- [Your goal]:
Identify and copy all lines of the material where the string "that" is found.

- [Task input]:
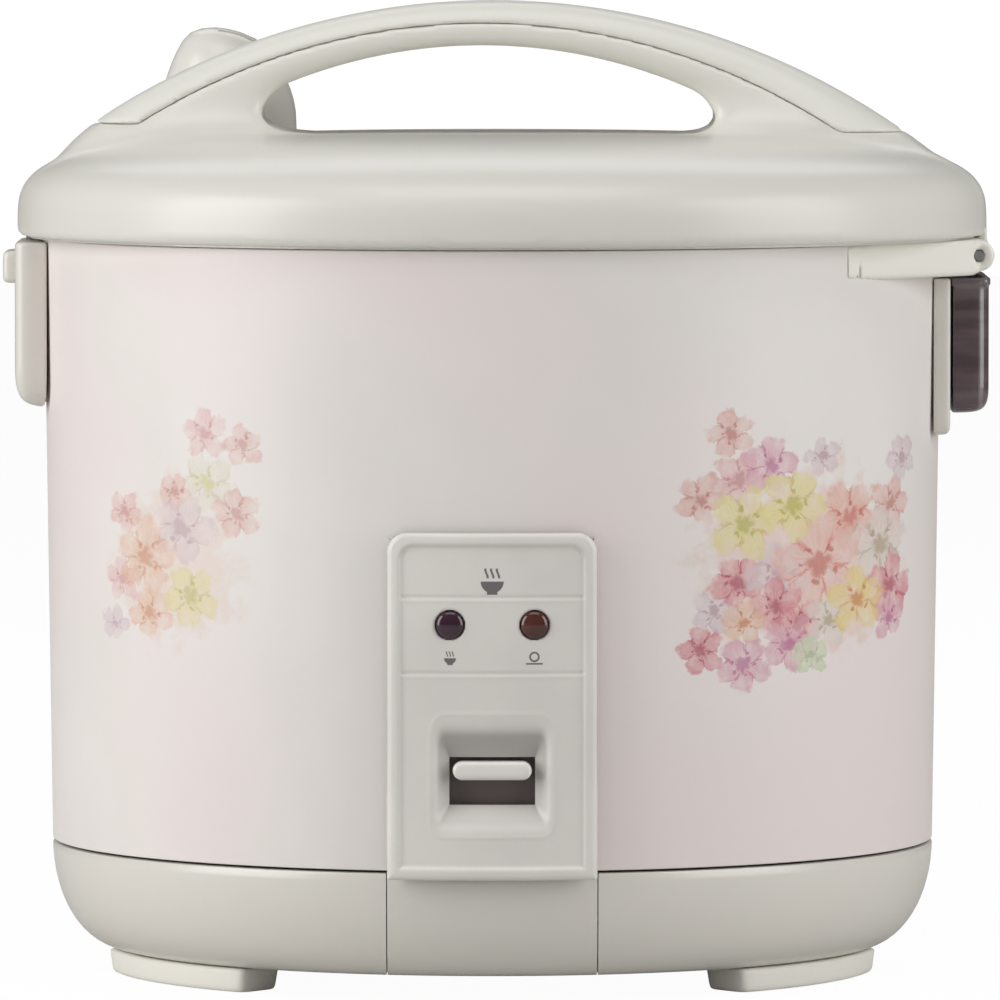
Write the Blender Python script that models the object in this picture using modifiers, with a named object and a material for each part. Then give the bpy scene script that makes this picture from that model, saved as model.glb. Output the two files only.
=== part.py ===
"""Rice cooker with an arched carrying handle on a side-hinged lid and one cook lever at the front.

Frame: +Z up, +X to the right and -Y towards the user, who stands at the control panel.
The origin is on the body's axis, in the plane that the feet stand on.
"""

from math import asin, atan2, cos, degrees, pi, radians, sin, sqrt

import bmesh
import bpy
from mathutils import Matrix, Vector

MM = 0.001
GAP = 0.3 * MM  # between two pieces that meet
WALL = 2.6 * MM  # moulded walls
SHEET = 0.8 * MM  # pressed sheet
WELD = 0.001 * MM
ROUND = 60  # facets round the large outer pieces
INSIDE = 40  # facets round the pieces inside
SMALL = 16  # facets round pins, holes and posts

# Body
BODY_TOP_R = 134.5 * MM
BODY_LOW_R = BODY_TOP_R - 2.5 * MM
BASE_LINE_Z = 39.0 * MM  # where the sheet body meets the base
BASE_FLAT_R = BODY_LOW_R - 20.0 * MM  # the base's underside is flat inside this radius
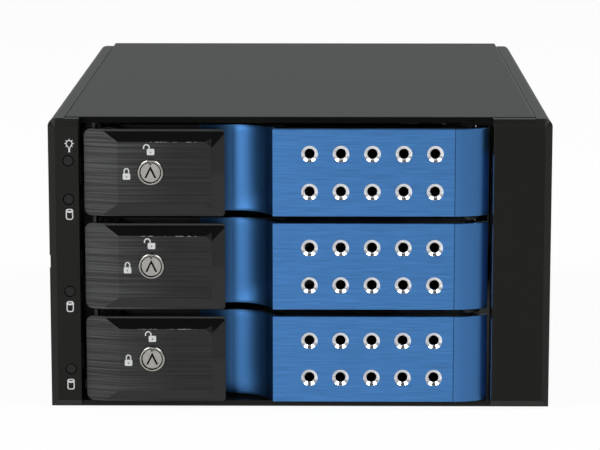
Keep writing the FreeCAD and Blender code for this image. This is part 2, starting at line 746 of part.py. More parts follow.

- [Written response]:
Write the Blender Python script that models the object in this picture using modifiers, with a named object and a material for each part. Then give the bpy scene script that makes this picture from that model, saved as model.glb. Output the two files only.
The origin is on the body's axis, in the plane that the feet stand on.
GAP = 0.3 * MM  # between two pieces that meet